**LISTED RECORDS:**
——
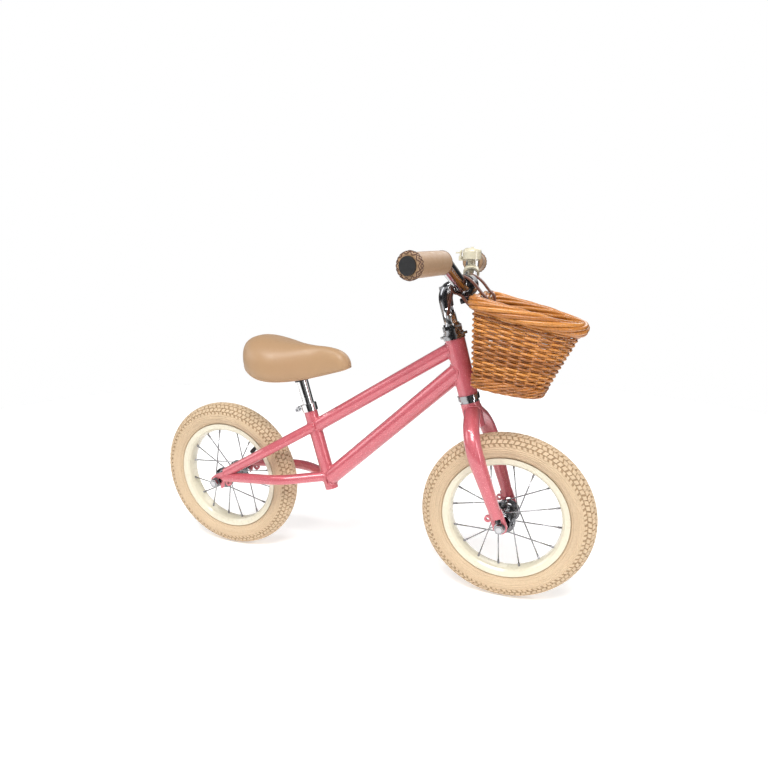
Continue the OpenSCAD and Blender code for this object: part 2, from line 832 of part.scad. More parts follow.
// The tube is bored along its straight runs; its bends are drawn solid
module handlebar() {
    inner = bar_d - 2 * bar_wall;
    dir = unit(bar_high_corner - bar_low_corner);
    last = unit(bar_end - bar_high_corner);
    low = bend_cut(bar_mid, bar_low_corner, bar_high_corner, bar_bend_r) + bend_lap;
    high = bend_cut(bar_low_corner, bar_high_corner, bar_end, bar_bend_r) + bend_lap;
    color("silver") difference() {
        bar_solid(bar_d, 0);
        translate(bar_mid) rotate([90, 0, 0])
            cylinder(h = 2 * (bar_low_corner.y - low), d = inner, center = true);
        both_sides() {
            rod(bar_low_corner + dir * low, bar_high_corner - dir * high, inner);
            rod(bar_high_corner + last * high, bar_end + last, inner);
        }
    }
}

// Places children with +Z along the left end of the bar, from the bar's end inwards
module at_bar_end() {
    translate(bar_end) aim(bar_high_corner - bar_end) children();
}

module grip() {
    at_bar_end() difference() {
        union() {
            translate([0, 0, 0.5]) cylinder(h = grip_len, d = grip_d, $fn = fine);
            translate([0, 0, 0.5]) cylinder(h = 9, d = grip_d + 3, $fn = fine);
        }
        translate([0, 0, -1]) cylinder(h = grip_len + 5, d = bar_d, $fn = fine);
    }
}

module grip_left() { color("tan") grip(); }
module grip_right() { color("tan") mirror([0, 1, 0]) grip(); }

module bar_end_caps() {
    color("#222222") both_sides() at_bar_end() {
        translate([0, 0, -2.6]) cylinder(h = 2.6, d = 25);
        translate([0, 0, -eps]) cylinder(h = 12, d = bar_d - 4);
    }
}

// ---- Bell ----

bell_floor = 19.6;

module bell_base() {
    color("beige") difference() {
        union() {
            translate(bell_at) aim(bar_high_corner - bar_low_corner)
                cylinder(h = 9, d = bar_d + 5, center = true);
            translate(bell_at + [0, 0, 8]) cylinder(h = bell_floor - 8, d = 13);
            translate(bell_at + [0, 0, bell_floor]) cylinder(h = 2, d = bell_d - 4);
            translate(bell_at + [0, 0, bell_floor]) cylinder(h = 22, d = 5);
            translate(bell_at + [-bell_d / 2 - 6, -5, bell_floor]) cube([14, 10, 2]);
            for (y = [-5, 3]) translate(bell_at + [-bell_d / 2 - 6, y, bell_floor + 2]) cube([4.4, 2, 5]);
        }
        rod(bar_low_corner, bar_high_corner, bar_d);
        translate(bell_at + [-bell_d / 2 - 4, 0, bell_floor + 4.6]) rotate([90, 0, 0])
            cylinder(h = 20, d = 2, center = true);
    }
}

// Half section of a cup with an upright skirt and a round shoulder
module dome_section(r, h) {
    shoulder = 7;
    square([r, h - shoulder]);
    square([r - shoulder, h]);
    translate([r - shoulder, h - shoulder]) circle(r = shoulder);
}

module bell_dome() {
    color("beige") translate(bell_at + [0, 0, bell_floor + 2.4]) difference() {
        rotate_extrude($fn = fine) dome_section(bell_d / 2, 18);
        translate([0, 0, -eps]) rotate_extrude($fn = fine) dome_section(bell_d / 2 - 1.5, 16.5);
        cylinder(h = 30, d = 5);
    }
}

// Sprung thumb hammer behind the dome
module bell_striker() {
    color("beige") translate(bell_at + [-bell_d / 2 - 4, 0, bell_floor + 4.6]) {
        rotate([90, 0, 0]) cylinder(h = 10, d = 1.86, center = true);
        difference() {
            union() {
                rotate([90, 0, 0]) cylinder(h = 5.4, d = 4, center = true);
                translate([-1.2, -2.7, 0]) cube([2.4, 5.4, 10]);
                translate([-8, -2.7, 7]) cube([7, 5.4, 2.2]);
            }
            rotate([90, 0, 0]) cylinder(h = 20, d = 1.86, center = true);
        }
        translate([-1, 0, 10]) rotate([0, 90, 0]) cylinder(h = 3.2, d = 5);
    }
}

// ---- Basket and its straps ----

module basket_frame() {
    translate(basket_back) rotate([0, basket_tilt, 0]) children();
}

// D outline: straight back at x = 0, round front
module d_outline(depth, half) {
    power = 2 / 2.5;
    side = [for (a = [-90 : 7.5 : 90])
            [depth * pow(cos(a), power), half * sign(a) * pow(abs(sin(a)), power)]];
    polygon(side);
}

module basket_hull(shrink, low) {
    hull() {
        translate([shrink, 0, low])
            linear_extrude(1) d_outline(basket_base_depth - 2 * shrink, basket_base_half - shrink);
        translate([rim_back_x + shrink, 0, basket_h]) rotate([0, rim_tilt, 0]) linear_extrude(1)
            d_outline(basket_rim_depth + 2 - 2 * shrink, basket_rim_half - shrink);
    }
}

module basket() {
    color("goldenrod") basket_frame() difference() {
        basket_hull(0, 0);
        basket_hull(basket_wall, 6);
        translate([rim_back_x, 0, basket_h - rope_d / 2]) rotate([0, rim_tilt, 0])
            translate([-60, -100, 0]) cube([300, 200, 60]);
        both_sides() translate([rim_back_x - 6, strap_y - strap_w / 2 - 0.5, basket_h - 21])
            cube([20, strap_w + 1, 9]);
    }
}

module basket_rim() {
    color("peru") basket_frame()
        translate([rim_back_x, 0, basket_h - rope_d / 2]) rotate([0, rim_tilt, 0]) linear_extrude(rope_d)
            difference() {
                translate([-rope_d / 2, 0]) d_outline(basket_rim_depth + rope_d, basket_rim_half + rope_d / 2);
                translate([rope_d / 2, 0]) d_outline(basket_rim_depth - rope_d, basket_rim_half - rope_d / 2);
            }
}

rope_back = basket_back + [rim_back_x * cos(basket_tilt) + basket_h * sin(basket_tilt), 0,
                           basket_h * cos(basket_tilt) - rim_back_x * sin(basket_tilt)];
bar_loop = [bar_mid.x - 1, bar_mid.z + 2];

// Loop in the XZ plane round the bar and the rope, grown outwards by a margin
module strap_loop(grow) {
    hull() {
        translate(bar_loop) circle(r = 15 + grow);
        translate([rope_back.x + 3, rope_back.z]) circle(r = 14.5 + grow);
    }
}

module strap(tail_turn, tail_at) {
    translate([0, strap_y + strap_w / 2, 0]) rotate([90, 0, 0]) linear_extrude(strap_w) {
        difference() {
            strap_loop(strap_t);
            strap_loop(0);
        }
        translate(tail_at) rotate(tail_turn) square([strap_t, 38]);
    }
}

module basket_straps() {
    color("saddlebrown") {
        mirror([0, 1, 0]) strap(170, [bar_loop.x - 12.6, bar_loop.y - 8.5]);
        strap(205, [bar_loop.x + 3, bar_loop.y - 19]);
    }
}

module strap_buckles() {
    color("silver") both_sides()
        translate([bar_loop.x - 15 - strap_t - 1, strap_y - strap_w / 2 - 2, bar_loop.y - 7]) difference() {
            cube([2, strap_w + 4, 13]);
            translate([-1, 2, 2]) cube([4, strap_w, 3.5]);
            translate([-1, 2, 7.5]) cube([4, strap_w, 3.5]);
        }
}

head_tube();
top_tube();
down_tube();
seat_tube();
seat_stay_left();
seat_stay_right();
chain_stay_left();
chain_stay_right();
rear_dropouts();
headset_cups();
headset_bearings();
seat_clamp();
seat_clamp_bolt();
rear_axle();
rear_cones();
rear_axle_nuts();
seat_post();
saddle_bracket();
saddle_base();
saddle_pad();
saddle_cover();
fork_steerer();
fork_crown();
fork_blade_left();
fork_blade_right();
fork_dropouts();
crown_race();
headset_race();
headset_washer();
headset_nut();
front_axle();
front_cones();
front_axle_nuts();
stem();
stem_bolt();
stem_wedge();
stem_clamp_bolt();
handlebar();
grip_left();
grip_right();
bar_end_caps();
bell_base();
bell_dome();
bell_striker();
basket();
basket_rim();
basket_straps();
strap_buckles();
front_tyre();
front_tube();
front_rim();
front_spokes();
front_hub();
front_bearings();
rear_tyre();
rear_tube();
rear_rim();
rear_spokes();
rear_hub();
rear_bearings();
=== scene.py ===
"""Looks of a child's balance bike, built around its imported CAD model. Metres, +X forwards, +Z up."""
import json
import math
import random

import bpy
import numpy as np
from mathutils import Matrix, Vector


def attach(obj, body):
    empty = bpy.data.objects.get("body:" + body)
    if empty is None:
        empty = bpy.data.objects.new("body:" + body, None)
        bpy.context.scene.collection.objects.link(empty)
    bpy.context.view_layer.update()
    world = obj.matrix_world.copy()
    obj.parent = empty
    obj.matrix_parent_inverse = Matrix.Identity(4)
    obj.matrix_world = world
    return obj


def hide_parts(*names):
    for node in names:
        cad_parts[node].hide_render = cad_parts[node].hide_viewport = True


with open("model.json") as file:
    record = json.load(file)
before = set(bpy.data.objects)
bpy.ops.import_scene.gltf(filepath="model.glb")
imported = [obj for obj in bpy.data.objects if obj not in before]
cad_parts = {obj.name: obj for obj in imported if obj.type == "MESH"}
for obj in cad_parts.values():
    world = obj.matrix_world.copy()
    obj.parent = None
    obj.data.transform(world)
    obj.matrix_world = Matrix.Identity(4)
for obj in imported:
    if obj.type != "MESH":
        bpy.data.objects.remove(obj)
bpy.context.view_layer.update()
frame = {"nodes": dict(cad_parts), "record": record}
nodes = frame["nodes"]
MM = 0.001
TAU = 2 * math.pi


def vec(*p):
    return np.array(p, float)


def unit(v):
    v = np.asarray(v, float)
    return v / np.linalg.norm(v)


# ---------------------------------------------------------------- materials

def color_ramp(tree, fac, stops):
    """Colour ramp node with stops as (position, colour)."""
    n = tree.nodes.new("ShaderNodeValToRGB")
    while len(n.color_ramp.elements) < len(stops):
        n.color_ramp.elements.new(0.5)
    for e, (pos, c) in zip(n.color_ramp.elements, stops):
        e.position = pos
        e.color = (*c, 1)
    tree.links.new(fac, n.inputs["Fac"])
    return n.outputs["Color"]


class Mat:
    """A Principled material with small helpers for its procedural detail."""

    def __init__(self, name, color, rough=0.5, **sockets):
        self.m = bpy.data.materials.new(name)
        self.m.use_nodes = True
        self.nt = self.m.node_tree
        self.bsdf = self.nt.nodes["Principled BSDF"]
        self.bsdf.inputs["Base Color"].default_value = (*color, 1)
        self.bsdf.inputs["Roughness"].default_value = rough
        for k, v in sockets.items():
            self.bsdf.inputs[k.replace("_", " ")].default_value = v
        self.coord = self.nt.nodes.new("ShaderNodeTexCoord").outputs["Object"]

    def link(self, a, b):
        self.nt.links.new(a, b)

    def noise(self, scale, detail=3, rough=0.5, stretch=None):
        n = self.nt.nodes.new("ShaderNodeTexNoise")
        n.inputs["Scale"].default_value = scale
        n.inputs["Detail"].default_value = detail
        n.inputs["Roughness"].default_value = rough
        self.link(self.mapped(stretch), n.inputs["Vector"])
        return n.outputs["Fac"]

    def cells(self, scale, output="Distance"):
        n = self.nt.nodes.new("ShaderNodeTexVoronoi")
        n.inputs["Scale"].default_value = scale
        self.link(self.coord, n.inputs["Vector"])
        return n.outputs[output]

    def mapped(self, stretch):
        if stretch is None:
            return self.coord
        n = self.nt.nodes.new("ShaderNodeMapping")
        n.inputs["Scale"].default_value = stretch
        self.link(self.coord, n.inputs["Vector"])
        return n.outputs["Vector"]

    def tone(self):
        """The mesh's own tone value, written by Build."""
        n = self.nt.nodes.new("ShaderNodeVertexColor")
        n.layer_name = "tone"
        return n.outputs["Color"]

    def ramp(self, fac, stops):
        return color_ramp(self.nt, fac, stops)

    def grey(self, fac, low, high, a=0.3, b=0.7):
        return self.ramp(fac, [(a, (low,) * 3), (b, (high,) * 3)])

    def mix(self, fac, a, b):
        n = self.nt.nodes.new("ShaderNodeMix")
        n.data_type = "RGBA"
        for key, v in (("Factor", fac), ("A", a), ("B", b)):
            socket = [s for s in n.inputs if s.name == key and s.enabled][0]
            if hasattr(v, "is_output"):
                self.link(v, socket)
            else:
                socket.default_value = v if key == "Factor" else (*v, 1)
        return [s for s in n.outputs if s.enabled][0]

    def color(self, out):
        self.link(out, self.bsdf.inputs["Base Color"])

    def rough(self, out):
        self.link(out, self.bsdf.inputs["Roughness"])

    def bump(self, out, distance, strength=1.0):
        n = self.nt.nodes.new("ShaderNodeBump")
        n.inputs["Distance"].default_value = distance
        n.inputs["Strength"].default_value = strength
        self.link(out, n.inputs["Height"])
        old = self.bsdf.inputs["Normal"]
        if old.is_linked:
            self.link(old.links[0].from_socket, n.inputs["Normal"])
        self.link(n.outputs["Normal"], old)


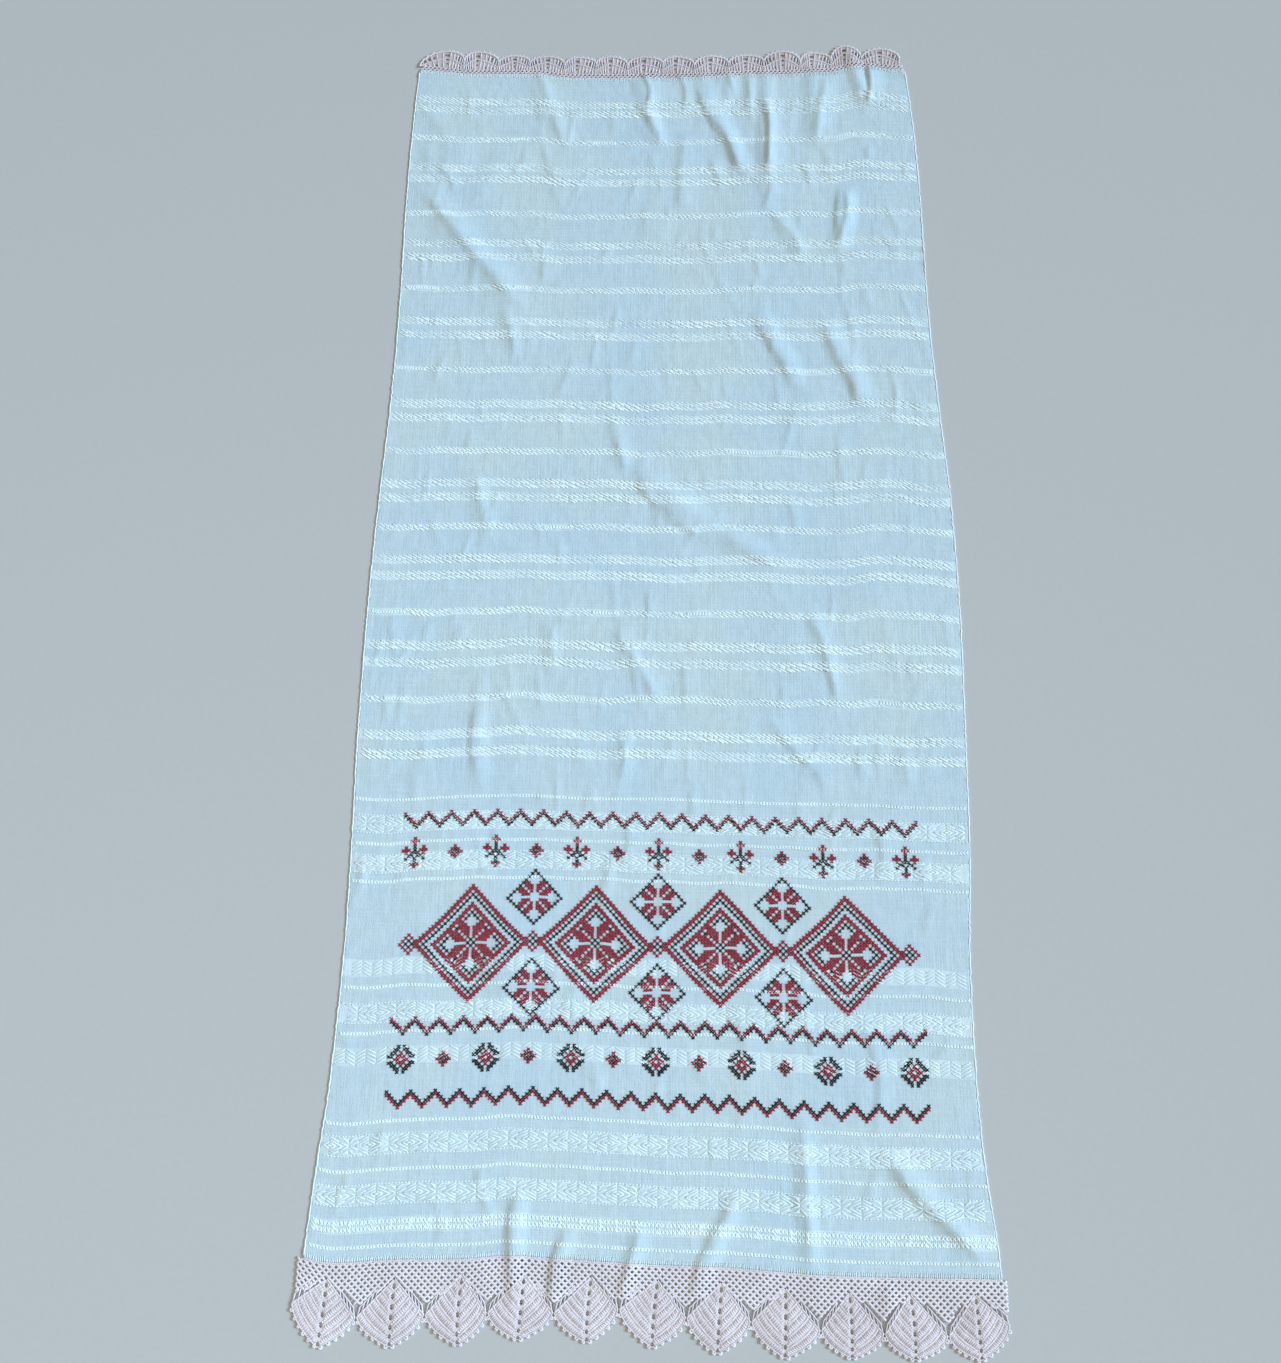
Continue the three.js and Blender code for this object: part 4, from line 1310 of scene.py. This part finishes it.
——
**WHAT IS BEING ASKED:** Exactly as written, please reproduce the lines from the first line of the data to the line containing "bell_floor = 19.6;", inclusive, and nothing else.

**THE OUTPUT:**
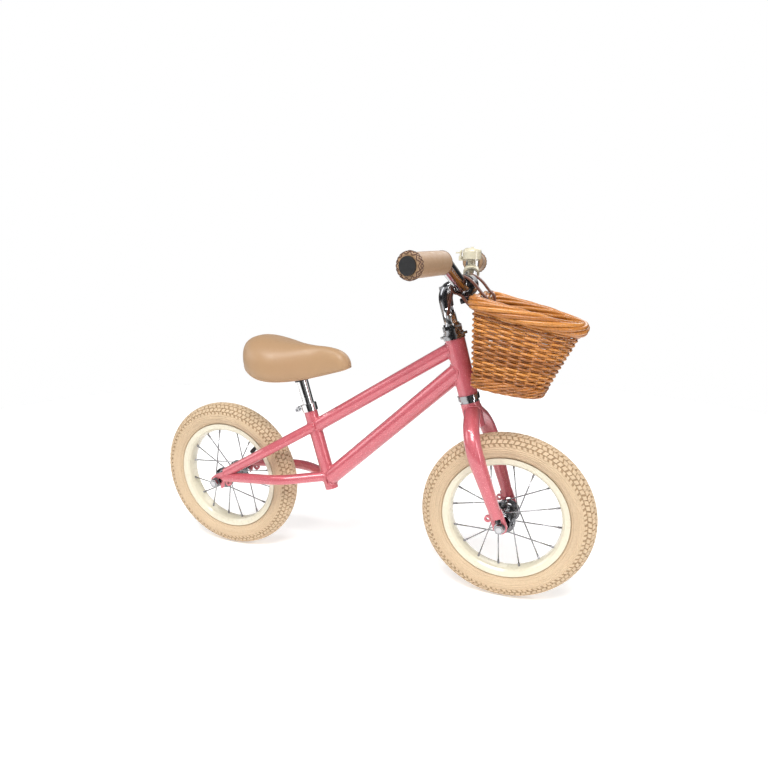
Continue the OpenSCAD and Blender code for this object: part 2, from line 832 of part.scad. More parts follow.
// The tube is bored along its straight runs; its bends are drawn solid
module handlebar() {
    inner = bar_d - 2 * bar_wall;
    dir = unit(bar_high_corner - bar_low_corner);
    last = unit(bar_end - bar_high_corner);
    low = bend_cut(bar_mid, bar_low_corner, bar_high_corner, bar_bend_r) + bend_lap;
    high = bend_cut(bar_low_corner, bar_high_corner, bar_end, bar_bend_r) + bend_lap;
    color("silver") difference() {
        bar_solid(bar_d, 0);
        translate(bar_mid) rotate([90, 0, 0])
            cylinder(h = 2 * (bar_low_corner.y - low), d = inner, center = true);
        both_sides() {
            rod(bar_low_corner + dir * low, bar_high_corner - dir * high, inner);
            rod(bar_high_corner + last * high, bar_end + last, inner);
        }
    }
}

// Places children with +Z along the left end of the bar, from the bar's end inwards
module at_bar_end() {
    translate(bar_end) aim(bar_high_corner - bar_end) children();
}

module grip() {
    at_bar_end() difference() {
        union() {
            translate([0, 0, 0.5]) cylinder(h = grip_len, d = grip_d, $fn = fine);
            translate([0, 0, 0.5]) cylinder(h = 9, d = grip_d + 3, $fn = fine);
        }
        translate([0, 0, -1]) cylinder(h = grip_len + 5, d = bar_d, $fn = fine);
    }
}

module grip_left() { color("tan") grip(); }
module grip_right() { color("tan") mirror([0, 1, 0]) grip(); }

module bar_end_caps() {
    color("#222222") both_sides() at_bar_end() {
        translate([0, 0, -2.6]) cylinder(h = 2.6, d = 25);
        translate([0, 0, -eps]) cylinder(h = 12, d = bar_d - 4);
    }
}

// ---- Bell ----

bell_floor = 19.6;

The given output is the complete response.